Why does my 5 GHz WiFi have significantly less range than my 2.4 GHz WiFi? This is a fundamental law of physics governed by the Free-Space Path Loss formula. Higher frequency waves, like 5 GHz, oscillate much faster than lower frequency waves like 2.4 GHz. Because they oscillate faster, they expend their energy more quickly as they travel through space and interact with the environment. Furthermore, higher frequency waves have shorter wavelengths, making them much worse at penetrating solid objects like drywall, wood, and furniture. While 5 GHz can carry significantly more data at faster speeds, the mathematical trade-off is a drastically reduced physical range.
How do walls and physical obstacles affect my signal strength calculation? The standard Free-Space Path Loss formula assumes the signal is traveling through a perfect, empty vacuum. In reality, every time a WiFi signal passes through a physical object, a portion of the radio energy is absorbed, reflected, or scattered. A standard interior drywall might reduce the signal by 3 to 4 dB, effectively halving the power. A heavy brick wall might reduce the signal by 12 to 15 dB, and solid concrete or metal can block the signal entirely. To calculate accurate indoor coverage, engineers must add these specific material attenuation penalties to their overall link budget calculation.
Can I just buy a bigger, higher-gain antenna to fix my weak WiFi? While upgrading to a higher-gain antenna will mathematically increase your link budget, it is not a magical cure-all and comes with significant trade-offs. Antenna gain does not create new electrical power; it simply reshapes the existing power. A high-gain omnidirectional antenna squashes the spherical signal into a flat pancake shape, pushing the signal further horizontally but drastically reducing vertical coverage. If you put a high-gain antenna on a router in a two-story house, you might get better range in the yard, but the bedrooms directly upstairs will likely lose their connection entirely.
What is the exact difference between dB, dBm, and dBi? These three terms are the most commonly confused metrics in wireless calculations. A simple decibel (dB) is a relative measurement used to express a change or a ratio, such as a cable losing 2 dB of signal or an amplifier adding 10 dB of power. The term dBm (decibel-milliwatt) is an absolute measurement of raw electrical power, where 0 dBm equals exactly 1 milliwatt. Finally, dBi (decibels relative to isotropic) is used exclusively to measure the directional gain of an antenna compared to a theoretical, perfect spherical antenna. You use dB to describe changes, dBm to describe power levels, and dBi to describe antennas.
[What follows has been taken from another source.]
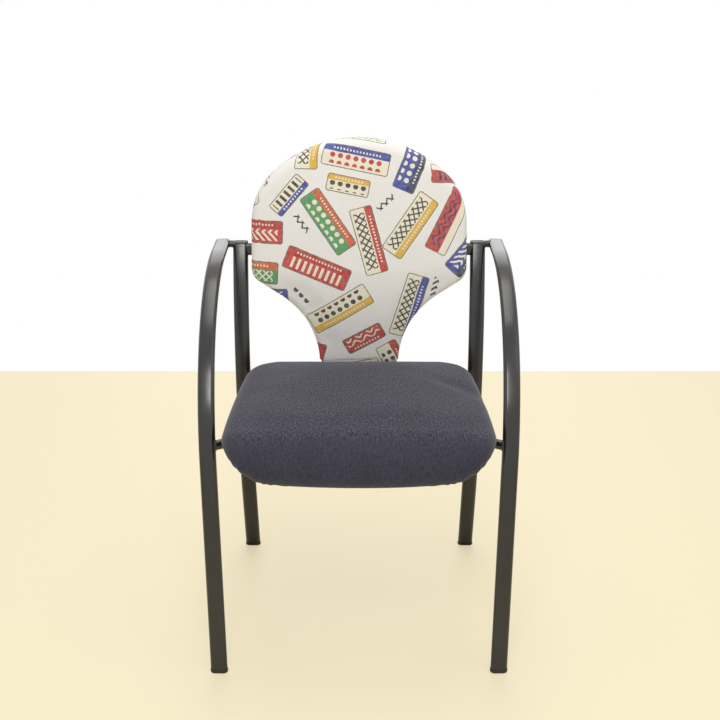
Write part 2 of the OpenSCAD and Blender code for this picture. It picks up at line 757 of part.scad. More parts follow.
// Pad over the back's outline: bulges away from the plane that lies rise(z) off the board's face.
// dir is -1 towards the sitter and 1 to the rear; the flat side lies flat(z) off the same face.
module back_pad(d, z0, dir, roll, rise_head, rise_neck, flat) {
    half = back_half(d, z0);
    rows = len(half) - 1;
    cols = 16;
    w = cols + 3;
    function slope(j) = norm([half[min(j + 1, rows)][0] - half[max(j - 1, 0)][0], 0]) == 0 ? 1
        : abs(half[min(j + 1, rows)][1] - half[max(j - 1, 0)][1])
          / norm(half[min(j + 1, rows)] - half[max(j - 1, 0)]);
    function blend_z(z) = min(1, max(0, (z - back_bend_z) / (shoulder_c[1] - back_bend_z)));
    function rise(z) = rise_neck + (rise_head - rise_neck) * blend_z(z);
    function rolled(e, r) = e >= r ? r : sqrt(max(0, pow(r, 2) - pow(r - e, 2)));
    function surf(j, x) =
        let (z = half[j][1],
             total = rise(z),
             r = min(roll, total),
             e = (half[j][0] - abs(x)) * max(slope(j), 0.12))
        [x, back_y(z) + dir * (total - r + rolled(e, r)), z];
    pts = concat(
        [for (j = [0:rows - 1]) for (c = [0:cols + 2])
            c <= cols ? surf(j, half[j][0] * sin(90 * (2 * c / cols - 1)))
            : [(c == cols + 1 ? -1 : 1) * half[j][0], back_y(half[j][1]) + flat, half[j][1]]],
        [surf(rows, 0), [0, back_y(half[rows][1]) + flat, half[rows][1]]]);
    pole = rows * w;
    function quad(a, b, c, e) = [[a, b, c], [a, c, e]];
    skin = [for (j = [0:rows - 2]) for (c = [0:cols - 1])
        for (t = quad(j * w + c, j * w + c + 1, (j + 1) * w + c + 1, (j + 1) * w + c)) t];
    flank = [for (j = [0:rows - 2]) for (t = concat(
        quad(j * w + cols + 1, j * w, (j + 1) * w, (j + 1) * w + cols + 1),
        quad(j * w + cols, j * w + cols + 2, (j + 1) * w + cols + 2, (j + 1) * w + cols),
        quad(j * w + cols + 2, j * w + cols + 1, (j + 1) * w + cols + 1, (j + 1) * w + cols + 2))) t];
    top = (rows - 1) * w;
    cap = concat([for (c = [0:cols - 1]) [top + c, top + c + 1, pole]],
        quad(top + cols + 1, top, pole, pole + 1),
        quad(top + cols, top + cols + 2, pole + 1, pole),
        [[top + cols + 2, top + cols + 1, pole + 1]]);
    foot = concat([for (c = [0:cols - 1]) [cols + 1, c + 1, c]], [[cols + 1, cols + 2, cols]]);
    faces = concat(skin, flank, cap, foot);
    polyhedron(points = pts, faces = dir < 0 ? [for (f = faces) [f[2], f[1], f[0]]] : faces);
}

// Slice of the back between two planes that follow the board's face, inside outline d above z0.
module back_slice(d, z0, y0, y1) {
    count = 12;
    z_end = head_top_z + 1;
    heights = concat([z0], [for (i = [0:count])
        back_bend_z + (back_bend_top - back_bend_z) * i / count], [z_end]);
    ring = concat([for (z = heights) [back_y(z) + y0, z]],
        [for (i = [len(heights) - 1:-1:0]) [back_y(heights[i]) + y1, heights[i]]]);
    intersection() {
        translate([-reach / 2, 0, 0]) rotate([90, 0, 90]) linear_extrude(reach) polygon(ring);
        translate([0, reach / 2, 0]) rotate([90, 0, 0]) linear_extrude(reach) polygon(back_plan(d, z0));
    }
}

// Places children on each upper back bolt: origin on the board's rear face, +Z out to the rear.
module at_bar_bolts() {
    for (side = [-1, 1])
        translate([side * bar_bolt_x, bar_y, bar_z]) rotate([-90 - back_lean, 0, 0])
            translate([0, 0, -bar_t / 2 - fit_gap - panel_depth * cos(back_lean)]) children();
}

// Places children on each neck bolt: origin on the board's front face, +Z to the rear.
module at_neck_bolts() {
    for (side = [-1, 1], up = [-1, 1])
        translate([side * neck_bolt_x, board_y, rear_tube[2] + up * neck_bolt_z])
            rotate([-90, 0, 0]) children();
}

board_depth = board_t * cos(back_lean);

module back_board() {
    color(plywood) placed()
        difference() {
            back_slice(board_inset, board_z, 0, board_t);
            at_bar_bolts() {
                translate([0, 0, -reach / 2]) cylinder(h = reach, d = tee_barrel_d + 2 * fit_gap);
                translate([0, 0, -reach - board_depth + tee_flange_t])
                    cylinder(h = reach, d = tee_flange_d + 2 * fit_gap);
            }
            at_neck_bolts() {
                translate([0, 0, -1]) cylinder(h = reach, d = tee_barrel_d + 2 * fit_gap);
                translate([0, 0, board_t - tee_flange_t])
                    cylinder(h = reach, d = tee_flange_d + 2 * fit_gap);
            }
        }
}

module back_foam() {
    color(foam) placed()
        difference() {
            back_pad(cover_t + fit_gap, upholstery_z + cover_t, -1, back_roll,
                head_foam, neck_foam, board_t - fit_gap);
            back_slice(board_inset - fit_gap, board_z, -fit_gap, reach);
        }
}

module back_cover() {
    color(back_fabric) placed()
        difference() {
            back_pad(0, upholstery_z, -1, back_roll + cover_t,
                head_foam + cover_t + fit_gap, neck_foam + cover_t + fit_gap, board_t);
            back_pad(cover_t, upholstery_z - 1, -1, back_roll,
                head_foam + fit_gap, neck_foam + fit_gap, board_t + 1);
        }
}

module back_panel() {
    color(plastic) placed()
        difference() {
            union() {
                difference() {
                    back_pad(panel_inset, board_z, 1, panel_depth - panel_wall, board_t + panel_depth,
                        board_t + panel_depth, board_t + fit_gap);
                    back_pad(panel_inset + panel_wall, board_z + panel_wall, 1,
                        panel_depth - 2 * panel_wall, board_t + panel_depth - panel_wall,
                        board_t + panel_depth - panel_wall, board_t - 1);
                }
                at_bar_bolts()
                    translate([0, 0, fit_gap])
                        cylinder(h = panel_depth * cos(back_lean) - 2 * fit_gap, d = washer_d);
            }
            at_bar_bolts() translate([0, 0, -1]) cylinder(h = reach / 20, d = bolt_d + hole_clear);
        }
}

// Flat tube between the rear legs, leaning with the back that it carries.
module back_bar() {
    color(steel) placed()
        difference() {
            translate([0, bar_y, bar_z]) rotate([-back_lean, 0, 0]) rotate([0, 90, 0])
                linear_extrude(2 * rear_at(bar_z)[0], center = true)
                    difference() {
                        flat_oval(bar_h, bar_t);
                        flat_oval(bar_h - 2 * bar_wall, bar_t - 2 * bar_wall);
                    }
            both_hands() rear_form(weld_gap);
            at_bar_bolts() cylinder(h = reach, d = bolt_d + hole_clear);
        }
}

// Plate behind the rear seat tube with two ribs that saddle it; the neck bolts to it.
module neck_bracket() {
    color(steel) placed()
        difference() {
            translate([0, 0, rear_tube[2]]) {
                translate([-bracket_w / 2, bracket_y, -bracket_h / 2])
                    cube([bracket_w, bracket_t, bracket_h]);
                for (side = [-1, 1])
                    translate([side * (bracket_w - bracket_t) / 2 - bracket_t / 2, rear_tube[1],
                        -bracket_h / 2])
                        cube([bracket_t, bracket_y - rear_tube[1] + bracket_t / 2, bracket_h]);
            }
            translate([0, rear_tube[1], rear_tube[2]]) rotate([0, 90, 0])
                cylinder(h = reach, d = cross_d + 2 * weld_gap, center = true);
            at_neck_bolts() translate([0, 0, -reach / 2]) cylinder(h = reach, d = bolt_d + hole_clear);
        }
}

module back_bolts() {
    color(zinc) placed()
        at_bar_bolts()
            translate([0, 0, panel_depth * cos(back_lean) + bar_t + fit_gap])
                rotate([180, 0, 0])
                    bolt(bar_t + fit_gap + panel_depth * cos(back_lean) + board_depth - tee_flange_t);
}

module back_tee_nuts() {
    color(zinc) placed()
        at_bar_bolts()
            translate([0, 0, -board_depth]) rotate([180, 0, 0]) tee_nut(board_depth - 1);
}

module neck_bolts() {
    color(zinc) placed()
        at_neck_bolts() translate([0, 0, -bracket_t]) bolt(bracket_t + board_t - tee_flange_t);
}

module neck_tee_nuts() {
    color(zinc) placed()
        at_neck_bolts() translate([0, 0, board_t]) tee_nut(board_t - 1);
}

arm_leg(false);  // left_arm_leg
arm_leg(true);  // right_arm_leg
rear_leg(false);  // left_rear_leg
rear_leg(true);  // right_rear_leg
arm_spacer(false);  // left_arm_spacer
arm_spacer(true);  // right_arm_spacer
arm_plug(false);  // left_arm_plug
arm_plug(true);  // right_arm_plug
rear_plug(false);  // left_rear_plug
rear_plug(true);  // right_rear_plug
front_glide(false);  // left_front_glide
front_glide(true);  // right_front_glide
rear_glide(false);  // left_rear_glide
rear_glide(true);  // right_rear_glide
front_seat_tube();
rear_seat_tube();
seat_tab(false, true);  // left_front_tab
seat_tab(true, true);  // right_front_tab
seat_tab(false, false);  // left_rear_tab
seat_tab(true, false);  // right_rear_tab
back_bar();
neck_bracket();
seat_pan();
seat_foam_pad();  // seat_foam
seat_cover();
seat_liner();
seat_bolts();
seat_washers();
seat_tee_nuts();
back_board();
back_foam();
back_cover();
back_panel();
back_bolts();
back_tee_nuts();
neck_bolts();
neck_tee_nuts();
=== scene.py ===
"""Looks of the visitor chair: powder-coated tube frame, woven seat and printed back.

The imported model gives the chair's place and its hidden pieces. Each sub-assembly is a class: its
sizes are in millimetres, like the model's own, and its methods build the meshes and dress them.
Right-hand pieces are made at +X and mirrored for the left.
"""
import logging
import math
import random
from collections.abc import Callable, Iterable, Sequence
from dataclasses import dataclass, field
from enum import Enum
from functools import partial

import bpy
import numpy as np
from mathutils import Matrix, Vector
from mathutils.bvhtree import BVHTree


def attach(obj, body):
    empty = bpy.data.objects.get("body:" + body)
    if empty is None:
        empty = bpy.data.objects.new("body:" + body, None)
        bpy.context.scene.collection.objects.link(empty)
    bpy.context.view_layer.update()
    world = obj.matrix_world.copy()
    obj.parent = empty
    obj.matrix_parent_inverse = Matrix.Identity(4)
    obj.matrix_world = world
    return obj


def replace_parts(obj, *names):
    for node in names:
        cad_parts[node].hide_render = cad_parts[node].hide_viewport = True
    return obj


LOG = logging.getLogger("visitor_chair")
MM = 0.001
BODY = "root"
UP = Vector((0, 0, 1))

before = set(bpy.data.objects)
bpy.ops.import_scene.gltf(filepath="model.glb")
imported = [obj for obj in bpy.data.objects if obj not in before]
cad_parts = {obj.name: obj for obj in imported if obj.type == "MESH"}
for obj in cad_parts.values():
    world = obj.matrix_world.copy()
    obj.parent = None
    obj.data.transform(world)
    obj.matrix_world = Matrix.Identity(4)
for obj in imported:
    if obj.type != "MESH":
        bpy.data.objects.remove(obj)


class Side(Enum):
    """Which hand a piece is made for, with the factor that its X takes."""

    RIGHT = 1.0
    LEFT = -1.0

    @property
    def word(self) -> str:
        """The hand as it stands in node names."""
        return self.name.lower()


def linear(code: str) -> tuple[float, float, float, float]:
    """Turn an sRGB hex colour into the linear colour that a shader takes.

    Args:
        code: Six hex digits, such as "f4e8d0".

    Returns:
        Red, green, blue and alpha, each from 0 to 1.
    """
    parts = [int(code[i:i + 2], 16) / 255 for i in (0, 2, 4)]
    red, green, blue = (p / 12.92 if p <= 0.04045 else ((p + 0.055) / 1.055) ** 2.4 for p in parts)
    return red, green, blue, 1.0


def per_mm(size: float) -> float:
    """Scale that gives a texture in metres features of a size in millimetres."""
    return 1 / (size * MM)


def bands(size: float) -> float:
    """Scale that gives a wave texture in metres bands of a width in millimetres."""
    return math.pi / (10 * size * MM)


def add_node(tree: bpy.types.NodeTree, kind: str, inputs: dict | None = None,
             **settings: str) -> bpy.types.Node:
    """Add a node to a tree with its settings and its inputs.

    Args:
        tree: The tree that gets the node.
        kind: The node's type name, without its prefix.
        inputs: Socket names or numbers, each with a value, or with the socket that it is linked
            from, or with a node whose first output in use it is linked from.
        **settings: The node's attributes and their values.

    Returns:
        The new node.
    """
    node = tree.nodes.new(f"ShaderNode{kind}")
    for key, value in settings.items():
        setattr(node, key, value)
    for key, value in (inputs or {}).items():
        if isinstance(value, bpy.types.Node):
            value = next(socket for socket in value.outputs if socket.enabled)
        if isinstance(value, bpy.types.NodeSocket):
            tree.links.new(value, node.inputs[key])
        else:
            node.inputs[key].default_value = value
    return node


@dataclass(frozen=True)
class Finish:
    """One real finish. A subclass draws it in its draw method."""

    name: str
    slot: str

    def material(self) -> bpy.types.Material:
        """Build the finish's material, or return the one that was built before."""
        found = bpy.data.materials.get(self.name)
        if found:
            return found
        made = bpy.data.materials.new(self.name)
        made.use_nodes = True
        made.node_tree.nodes.clear()
        add = partial(add_node, made.node_tree)
        add("OutputMaterial", {"Surface": self.draw(add)})
        return made

    def draw(self, add: Callable[..., bpy.types.Node]) -> bpy.types.Node:
        """Draw the finish into a tree.

        Args:
            add: Adds a node to the material's empty tree.

        Returns:
            The shader node that feeds the output.
        """
        raise NotImplementedError

    def clouded(self, add: Callable[..., bpy.types.Node], cloud: float, detail: float,
                colours: tuple[str, str],
                rough: tuple[float, float]) -> tuple[bpy.types.Node, bpy.types.Node]:
        """Draw slow clouds in which colour and gloss drift together.

        Args:
            add: Adds a node to the tree.
            cloud: Size of a cloud in millimetres.
            detail: How ragged its edge is.
            colours: The colours outside and inside it.
            rough: The roughness outside and inside it.

        Returns:
            The nodes that give the colour and the roughness.
        """
        place = add("TexCoord").outputs["Object"]
        slow = add("TexNoise", {"Vector": place, "Scale": per_mm(cloud), "Detail": detail})
        colour = add("Mix", {0: slow, 6: linear(colours[0]), 7: linear(colours[1])}, data_type="RGBA")
        return colour, add("MapRange", {
            "Value": slow, "From Min": 0.3, "From Max": 0.7, "To Min": rough[0], "To Max": rough[1]})

    def lay_on(self, data: bpy.types.Mesh) -> None:
        """Prepare a mesh for the finish, for the finishes that need it."""

    def dress(self, piece: bpy.types.Object) -> bpy.types.Object:
        """Give a piece this finish.

        Args:
            piece: The object to dress.

        Returns:
            The same object.
        """
        piece.data.materials.clear()
        piece.data.materials.append(self.material())
        return piece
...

How does the "noise floor" affect my calculated signal strength? Your calculated signal strength (e.g., -65 dBm) is only half of the equation; the other half is the background radio noise in your environment. The noise floor is the combined sum of all ambient radio frequency energy, including neighbor's routers, Bluetooth devices, and microwave ovens. If your noise floor is very quiet (-95 dBm), your -65 dBm signal provides a massive, 30 dB Signal-to-Noise Ratio (SNR), resulting in a perfect connection. If you are in a crowded apartment building and the noise floor rises to -70 dBm, that exact same -65 dBm signal now only has a 5 dB SNR, resulting in a terrible, constantly dropping connection despite the "strong" mathematical signal.